*Recorded information*

########################################

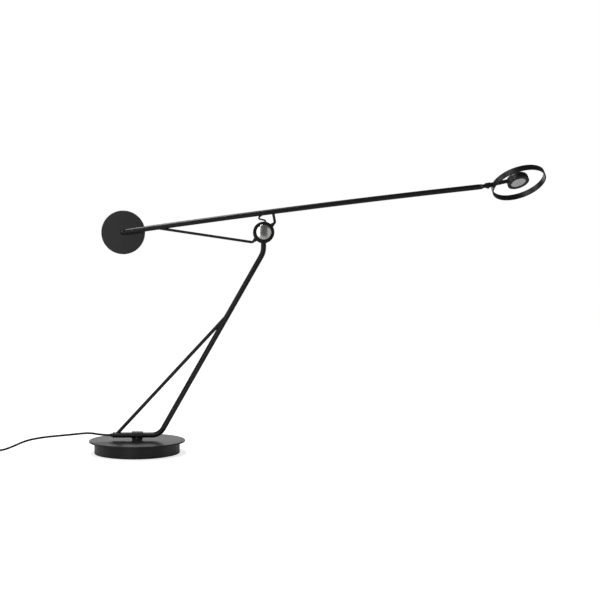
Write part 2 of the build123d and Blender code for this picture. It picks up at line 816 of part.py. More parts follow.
weight_front = leg_top.Y
weight_back = weight_front + weight_t
weight_place = (leg_top.X, leg_top.Z)
with BuildPart() as counterweight:
    with BuildSketch(upright(weight_back)):
        with Locations(weight_place):
            Circle(weight_d / 2)
    extrude(amount=weight_t)
    fillet(counterweight.edges().filter_by(GeomType.CIRCLE), radius=weight_round)
    with BuildSketch(upright(weight_front + weight_socket + seat_fit)):
        with Locations(weight_place):
            Circle(tube_r + seat_fit / 2)
    extrude(amount=weight_t, mode=Mode.SUBTRACT)
    with BuildSketch(upright(weight_back)):
        with Locations(weight_place):
            Circle(weight_screw_d / 2 + seat_fit)
    extrude(amount=weight_t, mode=Mode.SUBTRACT)
    with BuildSketch(upright(weight_back)):
        with Locations(weight_place):
            Circle(weight_screw_head_d / 2 + seat_fit)
    extrude(amount=weight_screw_head_h, taper=42, mode=Mode.SUBTRACT)

with BuildPart() as arm_plug:
    with BuildSketch(upright(leg_end.Y)):
        with Locations(weight_place):
            Circle(tube_bore / 2 - seat_fit)
            Circle(weight_screw_d / 2 + seat_fit, mode=Mode.SUBTRACT)
    extrude(amount=weight_socket)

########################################

*Directions for this task*
Please return the data above exactly as given.

*Result of this exercise*
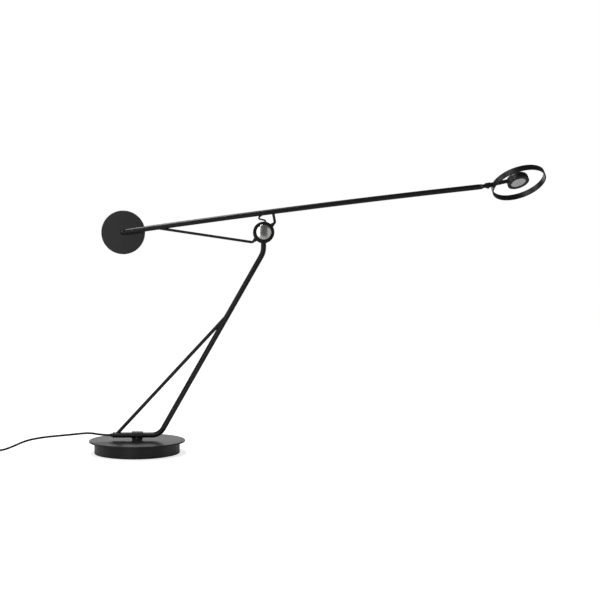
Write part 2 of the build123d and Blender code for this picture. It picks up at line 816 of part.py. More parts follow.
weight_front = leg_top.Y
weight_back = weight_front + weight_t
weight_place = (leg_top.X, leg_top.Z)
with BuildPart() as counterweight:
    with BuildSketch(upright(weight_back)):
        with Locations(weight_place):
            Circle(weight_d / 2)
    extrude(amount=weight_t)
    fillet(counterweight.edges().filter_by(GeomType.CIRCLE), radius=weight_round)
    with BuildSketch(upright(weight_front + weight_socket + seat_fit)):
        with Locations(weight_place):
            Circle(tube_r + seat_fit / 2)
    extrude(amount=weight_t, mode=Mode.SUBTRACT)
    with BuildSketch(upright(weight_back)):
        with Locations(weight_place):
            Circle(weight_screw_d / 2 + seat_fit)
    extrude(amount=weight_t, mode=Mode.SUBTRACT)
    with BuildSketch(upright(weight_back)):
        with Locations(weight_place):
            Circle(weight_screw_head_d / 2 + seat_fit)
    extrude(amount=weight_screw_head_h, taper=42, mode=Mode.SUBTRACT)

with BuildPart() as arm_plug:
    with BuildSketch(upright(leg_end.Y)):
        with Locations(weight_place):
            Circle(tube_bore / 2 - seat_fit)
            Circle(weight_screw_d / 2 + seat_fit, mode=Mode.SUBTRACT)
    extrude(amount=weight_socket)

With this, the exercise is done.